Object data in JSON
::::::

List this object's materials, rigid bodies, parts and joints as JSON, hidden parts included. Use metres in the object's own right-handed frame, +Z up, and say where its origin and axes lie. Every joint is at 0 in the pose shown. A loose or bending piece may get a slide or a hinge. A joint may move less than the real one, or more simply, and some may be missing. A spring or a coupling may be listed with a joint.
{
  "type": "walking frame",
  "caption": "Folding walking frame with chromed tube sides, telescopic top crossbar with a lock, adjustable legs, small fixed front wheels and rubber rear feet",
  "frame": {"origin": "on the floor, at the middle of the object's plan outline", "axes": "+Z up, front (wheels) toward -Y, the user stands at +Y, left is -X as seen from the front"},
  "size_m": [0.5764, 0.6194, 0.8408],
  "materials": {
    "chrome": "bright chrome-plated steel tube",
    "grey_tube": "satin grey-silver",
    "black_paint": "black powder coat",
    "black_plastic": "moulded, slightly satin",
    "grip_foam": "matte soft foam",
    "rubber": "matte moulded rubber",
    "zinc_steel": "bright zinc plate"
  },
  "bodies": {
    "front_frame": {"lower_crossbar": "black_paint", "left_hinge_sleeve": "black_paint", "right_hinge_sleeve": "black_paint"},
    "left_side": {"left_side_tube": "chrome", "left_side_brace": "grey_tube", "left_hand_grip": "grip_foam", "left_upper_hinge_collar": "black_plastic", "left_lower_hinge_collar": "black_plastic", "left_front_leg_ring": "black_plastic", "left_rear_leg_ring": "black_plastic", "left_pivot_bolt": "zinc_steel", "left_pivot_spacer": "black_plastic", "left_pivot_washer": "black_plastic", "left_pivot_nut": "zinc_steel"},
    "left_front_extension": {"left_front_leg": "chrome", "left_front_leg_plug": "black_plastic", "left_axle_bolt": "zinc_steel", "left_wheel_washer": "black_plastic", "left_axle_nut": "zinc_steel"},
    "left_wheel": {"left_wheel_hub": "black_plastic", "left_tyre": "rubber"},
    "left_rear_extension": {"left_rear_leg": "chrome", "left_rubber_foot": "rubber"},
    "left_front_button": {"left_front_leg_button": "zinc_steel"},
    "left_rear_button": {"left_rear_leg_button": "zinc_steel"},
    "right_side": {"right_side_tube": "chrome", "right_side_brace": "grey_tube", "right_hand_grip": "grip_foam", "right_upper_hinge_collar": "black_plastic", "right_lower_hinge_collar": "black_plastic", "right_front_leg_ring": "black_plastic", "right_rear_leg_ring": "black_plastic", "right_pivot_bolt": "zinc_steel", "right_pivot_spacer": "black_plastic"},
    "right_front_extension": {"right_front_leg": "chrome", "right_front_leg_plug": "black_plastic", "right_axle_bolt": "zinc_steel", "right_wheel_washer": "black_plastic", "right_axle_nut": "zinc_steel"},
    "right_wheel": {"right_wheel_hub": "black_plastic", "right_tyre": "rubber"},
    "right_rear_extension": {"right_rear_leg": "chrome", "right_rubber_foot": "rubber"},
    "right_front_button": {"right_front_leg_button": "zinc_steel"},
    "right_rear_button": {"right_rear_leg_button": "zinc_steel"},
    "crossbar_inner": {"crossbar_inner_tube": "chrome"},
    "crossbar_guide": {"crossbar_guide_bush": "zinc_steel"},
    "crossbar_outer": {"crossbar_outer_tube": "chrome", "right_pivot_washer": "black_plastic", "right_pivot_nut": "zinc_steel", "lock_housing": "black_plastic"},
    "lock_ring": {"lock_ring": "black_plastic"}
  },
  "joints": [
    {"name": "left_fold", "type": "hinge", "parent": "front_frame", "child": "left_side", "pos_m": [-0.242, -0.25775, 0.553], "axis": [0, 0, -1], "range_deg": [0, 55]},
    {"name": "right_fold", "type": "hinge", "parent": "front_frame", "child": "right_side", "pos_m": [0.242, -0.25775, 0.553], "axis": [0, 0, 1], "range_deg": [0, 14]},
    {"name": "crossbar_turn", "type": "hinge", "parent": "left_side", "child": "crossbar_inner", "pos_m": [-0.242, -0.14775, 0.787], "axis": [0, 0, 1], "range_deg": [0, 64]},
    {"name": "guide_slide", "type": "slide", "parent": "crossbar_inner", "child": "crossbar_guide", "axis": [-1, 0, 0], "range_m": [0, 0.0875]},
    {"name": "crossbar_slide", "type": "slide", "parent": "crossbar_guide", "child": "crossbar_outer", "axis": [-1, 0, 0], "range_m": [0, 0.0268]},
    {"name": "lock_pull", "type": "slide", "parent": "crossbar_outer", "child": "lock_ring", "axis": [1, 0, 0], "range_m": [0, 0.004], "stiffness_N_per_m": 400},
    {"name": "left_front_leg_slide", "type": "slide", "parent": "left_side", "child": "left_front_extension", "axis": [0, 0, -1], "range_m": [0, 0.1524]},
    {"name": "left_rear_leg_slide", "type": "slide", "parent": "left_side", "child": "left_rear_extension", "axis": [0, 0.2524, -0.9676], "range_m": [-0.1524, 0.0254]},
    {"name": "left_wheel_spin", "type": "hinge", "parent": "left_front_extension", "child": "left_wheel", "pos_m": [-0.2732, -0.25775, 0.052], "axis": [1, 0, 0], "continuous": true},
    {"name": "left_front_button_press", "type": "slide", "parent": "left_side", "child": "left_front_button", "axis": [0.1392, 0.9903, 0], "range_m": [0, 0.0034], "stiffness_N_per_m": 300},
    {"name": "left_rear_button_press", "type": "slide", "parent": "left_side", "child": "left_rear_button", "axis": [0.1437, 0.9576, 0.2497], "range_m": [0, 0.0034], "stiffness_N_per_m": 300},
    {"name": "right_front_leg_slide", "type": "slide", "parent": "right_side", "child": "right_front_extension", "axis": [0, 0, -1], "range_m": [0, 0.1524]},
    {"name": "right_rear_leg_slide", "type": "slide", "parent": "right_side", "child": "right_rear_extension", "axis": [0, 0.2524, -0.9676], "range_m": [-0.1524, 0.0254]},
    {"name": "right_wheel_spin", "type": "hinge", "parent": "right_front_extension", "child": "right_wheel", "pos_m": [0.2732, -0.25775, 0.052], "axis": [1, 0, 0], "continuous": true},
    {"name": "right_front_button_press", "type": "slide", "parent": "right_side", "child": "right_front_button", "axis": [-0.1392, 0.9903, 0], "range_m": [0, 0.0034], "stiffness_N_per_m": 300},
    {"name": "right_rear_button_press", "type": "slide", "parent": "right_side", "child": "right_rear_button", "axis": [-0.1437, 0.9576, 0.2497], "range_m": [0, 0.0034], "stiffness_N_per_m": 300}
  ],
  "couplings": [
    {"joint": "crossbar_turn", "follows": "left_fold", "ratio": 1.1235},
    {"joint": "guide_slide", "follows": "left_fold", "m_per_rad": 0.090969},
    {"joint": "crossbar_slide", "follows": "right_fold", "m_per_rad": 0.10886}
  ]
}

::::::

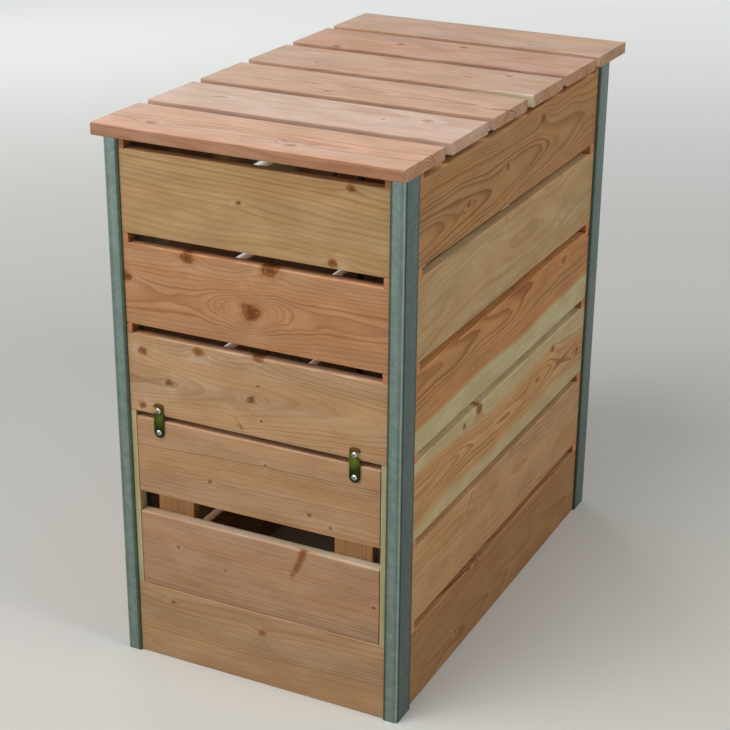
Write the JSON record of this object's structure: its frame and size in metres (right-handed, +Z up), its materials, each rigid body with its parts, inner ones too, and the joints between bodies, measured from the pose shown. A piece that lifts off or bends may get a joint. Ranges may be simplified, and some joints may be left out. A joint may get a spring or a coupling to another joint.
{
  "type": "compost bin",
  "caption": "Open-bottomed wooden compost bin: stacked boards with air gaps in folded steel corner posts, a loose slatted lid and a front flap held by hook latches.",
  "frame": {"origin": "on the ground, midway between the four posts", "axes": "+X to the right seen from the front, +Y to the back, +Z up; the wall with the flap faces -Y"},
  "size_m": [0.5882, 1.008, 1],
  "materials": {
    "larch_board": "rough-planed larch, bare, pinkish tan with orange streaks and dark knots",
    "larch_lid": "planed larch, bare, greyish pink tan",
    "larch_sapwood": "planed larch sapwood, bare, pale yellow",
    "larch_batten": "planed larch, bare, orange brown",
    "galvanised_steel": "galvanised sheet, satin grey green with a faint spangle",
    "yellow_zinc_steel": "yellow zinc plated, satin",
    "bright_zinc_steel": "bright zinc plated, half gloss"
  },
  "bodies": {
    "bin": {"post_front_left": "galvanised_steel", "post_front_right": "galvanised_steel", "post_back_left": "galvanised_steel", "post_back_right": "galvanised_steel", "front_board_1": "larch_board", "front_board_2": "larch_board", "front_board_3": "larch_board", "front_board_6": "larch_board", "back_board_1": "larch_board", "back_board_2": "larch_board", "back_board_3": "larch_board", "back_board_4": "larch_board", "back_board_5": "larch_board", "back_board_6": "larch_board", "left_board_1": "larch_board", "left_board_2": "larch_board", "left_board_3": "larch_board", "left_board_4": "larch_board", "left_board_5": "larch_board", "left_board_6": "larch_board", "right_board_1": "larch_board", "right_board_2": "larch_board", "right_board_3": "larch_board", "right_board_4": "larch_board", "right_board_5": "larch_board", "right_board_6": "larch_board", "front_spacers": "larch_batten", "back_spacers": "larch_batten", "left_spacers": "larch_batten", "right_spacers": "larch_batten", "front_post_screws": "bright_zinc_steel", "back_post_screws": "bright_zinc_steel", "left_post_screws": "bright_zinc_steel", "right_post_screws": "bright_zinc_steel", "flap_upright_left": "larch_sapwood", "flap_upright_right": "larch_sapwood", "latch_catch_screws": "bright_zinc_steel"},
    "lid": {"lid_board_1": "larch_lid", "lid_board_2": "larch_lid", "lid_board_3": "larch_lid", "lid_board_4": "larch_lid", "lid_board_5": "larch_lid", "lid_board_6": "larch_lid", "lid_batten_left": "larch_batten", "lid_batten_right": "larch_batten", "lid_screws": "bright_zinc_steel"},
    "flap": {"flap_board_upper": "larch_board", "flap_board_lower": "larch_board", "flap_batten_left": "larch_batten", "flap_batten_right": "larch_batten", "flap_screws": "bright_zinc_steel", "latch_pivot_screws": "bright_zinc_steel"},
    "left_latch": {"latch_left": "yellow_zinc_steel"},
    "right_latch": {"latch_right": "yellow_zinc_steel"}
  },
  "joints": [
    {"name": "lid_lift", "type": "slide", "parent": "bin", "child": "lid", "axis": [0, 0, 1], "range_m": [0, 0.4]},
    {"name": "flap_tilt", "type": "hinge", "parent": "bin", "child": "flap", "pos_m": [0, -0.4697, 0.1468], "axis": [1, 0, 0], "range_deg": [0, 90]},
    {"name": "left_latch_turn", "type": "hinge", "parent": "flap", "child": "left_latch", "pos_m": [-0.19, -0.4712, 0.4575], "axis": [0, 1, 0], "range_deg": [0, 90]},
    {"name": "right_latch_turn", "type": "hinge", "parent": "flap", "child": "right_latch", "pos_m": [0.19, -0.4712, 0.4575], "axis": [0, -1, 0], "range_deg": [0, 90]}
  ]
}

::::::

Report how many lines in the records above contain the word "between", giving only the number.

2